A Team Atlantic player at the all-star nationals this past summer, O’Brien was advised that if he wanted to further his career in the sport, it was best to either move to the mainland or attend some camps in England.
He said he looked into various clubs in Toronto and Montreal and was eventually able to land a tryout with the Ottawa program this past summer through the recommendation of Newfoundland and Labrador Soccer Association technical director Dragan Mirkovic.
O’Brien attended an open tryout in August, and learned he made the team two weeks later which meant moving to Ottawa.
“I was kind of in a panic to find out where to live,” he said with a chuckle. “But I eventually found a place to stay with a distant cousin.”

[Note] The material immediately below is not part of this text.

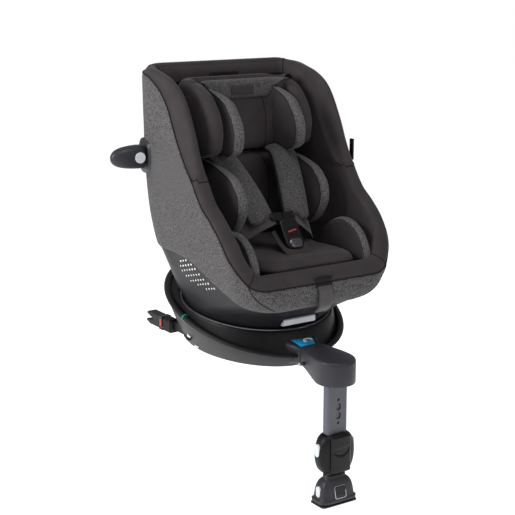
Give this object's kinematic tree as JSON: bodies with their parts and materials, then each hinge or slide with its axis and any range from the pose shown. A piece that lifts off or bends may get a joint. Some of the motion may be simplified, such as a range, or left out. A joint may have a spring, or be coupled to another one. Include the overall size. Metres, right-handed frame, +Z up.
{
  "type": "convertible child car seat",
  "caption": "Child car seat with padded bucket, adjustable headrest and harness on a swivelling ISOFIX base with a folding support leg.",
  "frame": {"origin": "middle of the base's flat underside, which rests on the vehicle seat cushion", "axes": "+Z up; the seat faces -Y when the swivel is at 0, with the support leg at -Y and the ISOFIX arms at +Y; the seated child's right is -X"},
  "size_m": [0.5196, 0.592, 0.912],
  "materials": {
    "black_plastic": "fine texture",
    "buckle_plastic": "satin",
    "casing_plastic": "fine texture",
    "charcoal_fabric": "soft knitted fabric",
    "dark_panel": "satin",
    "foam": "expanded foam beads",
    "heather_fabric": "woven heather fabric",
    "leg_tube": "satin paint",
    "light_button": "satin",
    "shoulder_fabric": "heather fabric on the shoulder pads",
    "silver_trim": "satin",
    "sole_rubber": "moulded rubber",
    "steel": "zinc plated",
    "webbing": "woven harness webbing"
  },
  "bodies": {
    "base": {"base_shell": "casing_plastic", "base_bottom_plate": "casing_plastic", "base_screws": "steel", "leg_mount_lug": "steel", "bearing_race": "casing_plastic", "isofix_guides": "black_plastic"},
    "isofix_arm_right": {"isofix_arm_right": "steel", "isofix_connector_right": "casing_plastic"},
    "isofix_arm_left": {"isofix_arm_left": "steel", "isofix_connector_left": "casing_plastic"},
    "isofix_hook_right": {"isofix_hook_right": "steel"},
    "isofix_hook_left": {"isofix_hook_left": "steel"},
    "isofix_release_right": {"isofix_release_right": "black_plastic"},
    "isofix_release_left": {"isofix_release_left": "black_plastic"},
    "isofix_adjust_button_right": {"isofix_adjust_button_right": "light_button"},
    "isofix_adjust_button_left": {"isofix_adjust_button_left": "light_button"},
    "leg": {"leg_bracket": "casing_plastic", "leg_hinge_pin": "steel", "leg_outer_tube": "leg_tube", "leg_adjuster_housing": "black_plastic"},
    "leg_button_right": {"leg_button_right": "light_button"},
    "leg_button_left": {"leg_button_left": "light_button"},
    "leg_extension": {"leg_inner_tube": "leg_tube", "foot_casing": "casing_plastic", "foot_indicator": "dark_panel", "foot_side_caps": "light_button"},
    "foot_sole": {"foot_sole": "sole_rubber"},
    "turntable": {"turntable": "casing_plastic", "turntable_trim_ring": "silver_trim", "recline_saddle": "casing_plastic"},
    "swivel_release_right": {"swivel_release_right": "black_plastic"},
    "swivel_release_left": {"swivel_release_left": "black_plastic"},
    "recline_handle": {"recline_handle": "light_button"},
    "seat": {"seat_lower_shell": "casing_plastic", "seat_shell": "black_plastic", "seat_floor": "black_plastic", "foam_liner": "foam", "seat_cover": "heather_fabric", "cover_lining": "charcoal_fabric", "seat_cushion": "charcoal_fabric", "insert_back_pad": "charcoal_fabric", "insert_seat_pad": "charcoal_fabric", "buckle_housing": "buckle_plastic", "crotch_strap": "webbing", "lap_straps": "webbing", "adjuster_strap": "webbing", "pod_socket": "casing_plastic", "strap_guide": "black_plastic"},
    "buckle_button": {"buckle_button": "buckle_plastic"},
    "tongue_right": {"tongue_right": "steel"},
    "tongue_left": {"tongue_left": "steel"},
    "adjuster_button": {"adjuster_button": "black_plastic"},
    "headrest": {"headrest_shell": "black_plastic", "headrest_pad": "charcoal_fabric", "head_insert": "charcoal_fabric", "shoulder_pad_left": "shoulder_fabric", "shoulder_pad_right": "shoulder_fabric"},
    "headrest_release": {"headrest_release": "black_plastic"},
    "side_pod": {"side_pod": "black_plastic"},
    "pod_button": {"pod_button": "light_button"}
  },
  "joints": [
    {"name": "isofix_extend_right", "type": "slide", "parent": "base", "child": "isofix_arm_right", "axis": [0, -1, 0], "range_m": [0, 0.06]},
    {"name": "isofix_hook_right", "type": "hinge", "parent": "isofix_arm_right", "child": "isofix_hook_right", "pos_m": [-0.141, 0.204, 0.027], "axis": [-1, 0, 0], "range_deg": [0, 85]},
    {"name": "isofix_release_right", "type": "slide", "parent": "isofix_arm_right", "child": "isofix_release_right", "axis": [0, -1, 0], "range_m": [0, 0.005]},
    {"name": "isofix_adjust_button_right", "type": "slide", "parent": "base", "child": "isofix_adjust_button_right", "axis": [1, 0, 0], "range_m": [0, 0.003], "stiffness_N_per_m": 600},
    {"name": "leg_button_right", "type": "slide", "parent": "leg", "child": "leg_button_right", "axis": [1, 0, 0], "range_m": [0, 0.003], "stiffness_N_per_m": 600},
    {"name": "swivel_release_right", "type": "slide", "parent": "turntable", "child": "swivel_release_right", "axis": [1, 0, 0], "range_m": [0, 0.003], "stiffness_N_per_m": 600},
    {"name": "tongue_right_release", "type": "slide", "parent": "seat", "child": "tongue_right", "axis": [0, 0.5593, 0.829], "range_m": [0, 0.025]},
    {"name": "isofix_extend_left", "type": "slide", "parent": "base", "child": "isofix_arm_left", "axis": [0, -1, 0], "range_m": [0, 0.06]},
    {"name": "isofix_hook_left", "type": "hinge", "parent": "isofix_arm_left", "child": "isofix_hook_left", "pos_m": [0.141, 0.204, 0.027], "axis": [-1, 0, 0], "range_deg": [0, 85]},
    {"name": "isofix_release_left", "type": "slide", "parent": "isofix_arm_left", "child": "isofix_release_left", "axis": [0, -1, 0], "range_m": [0, 0.005]},
    {"name": "isofix_adjust_button_left", "type": "slide", "parent": "base", "child": "isofix_adjust_button_left", "axis": [-1, 0, 0], "range_m": [0, 0.003], "stiffness_N_per_m": 600},
    {"name": "leg_button_left", "type": "slide", "parent": "leg", "child": "leg_button_left", "axis": [-1, 0, 0], "range_m": [0, 0.003], "stiffness_N_per_m": 600},
    {"name": "swivel_release_left", "type": "slide", "parent": "turntable", "child": "swivel_release_left", "axis": [-1, 0, 0], "range_m": [0, 0.003], "stiffness_N_per_m": 600},
    {"name": "tongue_left_release", "type": "slide", "parent": "seat", "child": "tongue_left", "axis": [0, 0.5593, 0.829], "range_m": [0, 0.025]},
    {"name": "leg_fold", "type": "hinge", "parent": "base", "child": "leg", "pos_m": [0, -0.257, 0.024], "axis": [1, 0, 0], "range_deg": [0, 90]},
    {"name": "leg_extend", "type": "slide", "parent": "leg", "child": "leg_extension", "axis": [0, 0, -1], "range_m": [0, 0.15]},
    {"name": "foot_press", "type": "slide", "parent": "leg_extension", "child": "foot_sole", "axis": [0, 0, 1], "range_m": [0, 0.004], "stiffness_N_per_m": 2500},
    {"name": "swivel", "type": "hinge", "parent": "base", "child": "turntable", "pos_m": [0, -0.024, 0.11], "axis": [0, -0.1633, 0.9866], "continuous": true},
    {"name": "recline_pull", "type": "slide", "parent": "turntable", "child": "recline_handle", "axis": [0, -1, 0], "range_m": [0, 0.012], "stiffness_N_per_m": 300},
    {"name": "recline", "type": "hinge", "parent": "turntable", "child": "seat", "pos_m": [0, -0.07953, 0.44543], "axis": [-1, 0, 0], "range_deg": [0, 20]},
    {"name": "buckle_press", "type": "slide", "parent": "seat", "child": "buckle_button", "axis": [0, 0.829, -0.5593], "range_m": [0, 0.0025], "stiffness_N_per_m": 800},
    {"name": "adjuster_press", "type": "slide", "parent": "seat", "child": "adjuster_button", "axis": [0, 0, -1], "range_m": [0, 0.004], "stiffness_N_per_m": 600},
    {"name": "headrest_height", "type": "slide", "parent": "seat", "child": "headrest", "axis": [0, 0.0375, 0.9993], "range_m": [0, 0.12]},
    {"name": "headrest_release", "type": "slide", "parent": "headrest", "child": "headrest_release", "axis": [0, 0, 1], "range_m": [0, 0.005], "stiffness_N_per_m": 600},
    {"name": "side_pod", "type": "slide", "parent": "seat", "child": "side_pod", "axis": [-1, 0, 0], "range_m": [0, 0.03]},
    {"name": "pod_button", "type": "slide", "parent": "side_pod", "child": "pod_button", "axis": [0, 1, 0], "range_m": [0, 0.003], "stiffness_N_per_m": 600}
  ],
  "couplings": [
    {"joint": "isofix_release_right", "follows": "isofix_hook_right", "m_per_rad": 0.003331},
    {"joint": "isofix_release_left", "follows": "isofix_hook_left", "m_per_rad": 0.003331}
  ]
}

These days, when O’Brien isn’t attending Grade 10 at St. Pete’s Catholic High School in Ottawa, he is practising with the Academy team and travelling to Florida and Montreal for competition.
The key to being able to play regularly on the mainland, he said, was the exposure to a higher level of play.
He’s enjoying his time at the Academy, which is everything he’d hoped it would be.
“It’s a great atmosphere. Every training session is high intensity and they have a great coaching staff.”
The 5-10 centre midfielder, who came up through the Mount Pearl minor soccer program, said he’d like to play on Team Atlantic’s U16 team this summer, “if my schedule works out.”
Asked to describe his style of play, O’Brien said, “I wouldn’t consider myself one of those players with crazy moves. I keep things fairly simple, I see the field well and I can think fast.”
O’Brien feels he plays equally as well on defence and offence.
He said he was impressed by the calibre of play at the Academy, and with how they moved the ball.
“The biggest adjustment for me was the speed of play,” he noted.
“Right now, I feel like I belong, on and off the field. The guys are really accepting. I couldn’t ask for a better atmosphere.”
Player Development Director and Newfoundland and Labrador Soccer Association (NLSA) staff coach Mike Power, who has coached O’Brien the last few years on provincial teams and at the High Performance Centre, said O’Brien is a, “great kid … a great player.
“Michael is a very hard worker, a high intensity player,” said Power. “It’s definitely a big accomplishment for us to place a player with a pro club.”
The summer will bring a full schedule of youth club games in Canada and the United States, which is just fine for O’Brien who would one day like to play at the pro level and is willing to do whatever it takes.
The Ottawa Academy, which is now a development program for the Fury, has been in operation for over a decade and has seen over 85 players rewarded with scholarships to U.S. colleges and universities (NCAA). More than 125 players have moved on to play varsity soccer at Canadian colleges (CCAA) and universities (CIS).
According to its website, Fury Academy players have moved on to professional academies with MLS clubs like Toronto FC, Vancouver Whitecaps and Montreal Impact as well as English clubs such as MK Dons and Everton. To date, eight Academy alumni have achieved their dream of playing professional soccer.
“That’s my long-term goal,” said O’Brien. “Playing professionally would definitely be my dream come true, but first I want to get my education.”
His next goal after high school is to earn a scholarship to play at the college level in the United States or Canada.
Right now, though, he has to work hard to keep his spot on the Academy team.
“Training is very intense and there are new guys coming in on a regular basis for a trial, so you’re always fighting for your place on the team,” he said.
That’s not a big problem for O’Brien, who likes the pressure of maintaining a strong work ethic.
And keeping busy is never a problem.
There are three 90-minute training sessions a week at this point of the year, and he is also working out with the U20 Fury reserve team as well.